What books inspired you as a young reader?
A Wrinkle in Time, The Divine Comedy (seriously. I know how that sounds. I was a weird kid), The Hitchhikers Guide to the Galaxy, The Uncanny X-Men, the novelizations of Red Dwarf (I know how that sounds, too), Moby Dick, Jane Eyre, The Three Musketeers, Hellboy, The Xanth books, The Princess Bride. These are the ones that really stick out. I still have my copy of The Princess Bride. I brought it with me to China. I wasn’t really allowed to read proper children’s books, when I was a kid (I had to sneak the comics) so my tastes were very, very eclectic.
If you could choose a book character to be for a day, who would it be and why?
Inigo Montoya, or Nightcrawler. I would really like to swashbuckle around, without the possibility of actually murdering anyone who doesn’t deserve it.
What character in your books are you least likely to get along with?
Joy, from this novel, and Raoul from Masque. I really disliked writing them. But I found that I had to.
In what way have libraries influenced you during your lifetime?

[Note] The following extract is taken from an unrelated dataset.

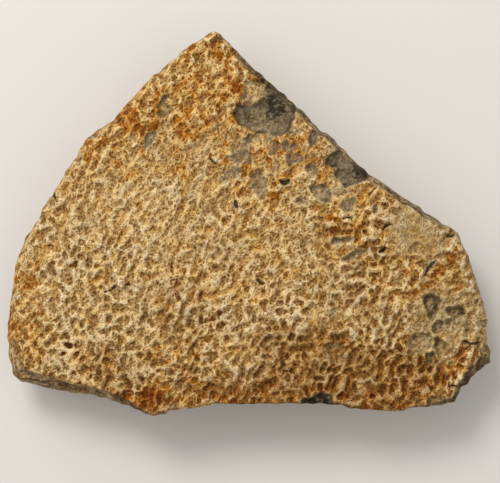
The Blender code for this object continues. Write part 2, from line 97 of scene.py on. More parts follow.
# The broken edge: direction, width of the slope outside the rim, drop over that slope,
# how far the underside is set in, height of the lower lip, and how stepped the slope is
EDGE = (
    (5, 1.7, 5.0, 3.5, 3.0, 0.0),
    (20, 2.1, 6.0, 3.0, 3.0, 0.2),
    (60, 1.7, 6.5, 3.0, 3.0, 0.4),
    (86, 1.9, 6.5, 3.0, 3.0, 0.4),
    (101, 2.0, 5.0, 3.0, 3.0, 0.0),
    (128, 2.8, 5.0, 3.5, 3.0, 0.0),
    (152, 4.8, 5.0, 3.5, 3.5, 0.0),
    (176, 7.0, 5.5, 3.5, 4.0, 0.0),
    (199, 8.5, 7.0, 3.0, 4.0, 0.0),
    (210, 4.6, 7.5, 3.0, 4.0, 0.3),
    (219, 3.2, 7.5, 3.5, 4.0, 1.0),
    (230, 2.2, 6.0, 5.0, 4.5, 0.7),
    (243, 0.9, 2.2, 7.0, 5.0, 0.0),
    (270, 0.6, 1.6, 8.0, 5.5, 0.0),
    (300, 0.7, 1.6, 8.0, 5.5, 0.0),
    (318, 0.9, 2.2, 7.0, 5.0, 0.0),
    (328, 2.8, 6.5, 4.5, 4.0, 0.0),
    (336, 4.6, 8.0, 3.5, 3.5, 0.2),
    (342, 1.8, 6.0, 3.5, 3.0, 0.0),
)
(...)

Some of my best memories are set in libraries. When I was in the orphanage, I got in trouble for reading ‘too much’ (how very Dickensian, I know…) and the school librarian (who was, cross my heart, named Miss Cubby) made a habit of sneaking me books to read. Later, of course, when I was getting my PhD, the National Library of Wales was one of my favorite places to go. It was astonishing, having that resource, so close to hand.
What message do you have to inspire young writers? If you are looking around and you can’t see the book that you most want to read, go home and write it. Write for yourself. You are your first audience. And I guarantee you that you’ll find an audience.